Настоящие рассуждения полностью соответствуют предшествующим замечаниям: не может быть структурного анализа, говорили мы, без герменевтического понимания смыслового переноса (без «метафоры», без translatio[21]), без косвенного обретения смысла, образующего семантическое поле, исходя из которого и могут быть установлены структурные гомологии. В языке наших средневековых символистов, берущем начало от Августина и Дионисия и соответствующем требованиям трансцендентного объекта, на первом месте стоит перенесение, перевод видимого в невидимое при посредничестве образа, почерпнутого в чувственно воспринимаемой реальности; приоритет принадлежит семантическому образованию в форме «схожее — несхожее» и на основе символов или образов. Если говорить абстрактно, то исходя из этого может быть разработан синтаксис, упорядочивающий знаки на различных уровнях.

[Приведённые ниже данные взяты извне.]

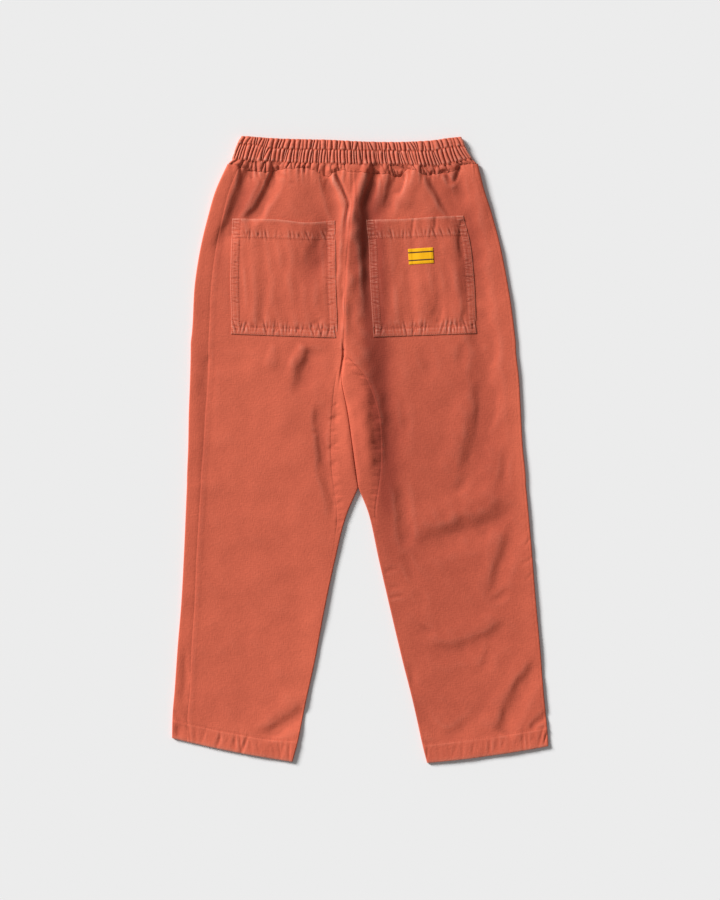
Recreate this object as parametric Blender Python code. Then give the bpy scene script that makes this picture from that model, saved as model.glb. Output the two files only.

Однако в равной мере не существует герменевтического понимания без смены структуры, порядка, в которых символика совершает означивание. Символам, как таковым, угрожает либо слияние с воображаемым, либо превращение в аллегоризм; их богатство, их избыточность, их полисемия обрекают наивных символистов на крайности и самолюбование. То, что уже Св. Августин в «Христианском
учении» называл verbor um translator um ambiguitates*, и то, что мы просто-напросто называем двойственностью с точки зрения требований однозначности логического мышления, означает следующее: символы осуществляют свою символизирующую функцию только в совокупности, ограничивающей и связывающей между собой их значения.
Отсюда следует, что понимание структур не является внешним по отношению к пониманию, имеющему целью мыслить, беря за исходную точку символ; сегодня понимание структур является необходимым посредником между наивным символизмом и герменевтическим пониманием.
Этими рассуждениями, в которых за структуралистом остается последнее слово, я и хотел бы завершить мой анализ, чтобы наши интересы и ожидания не потеряли своей остроты.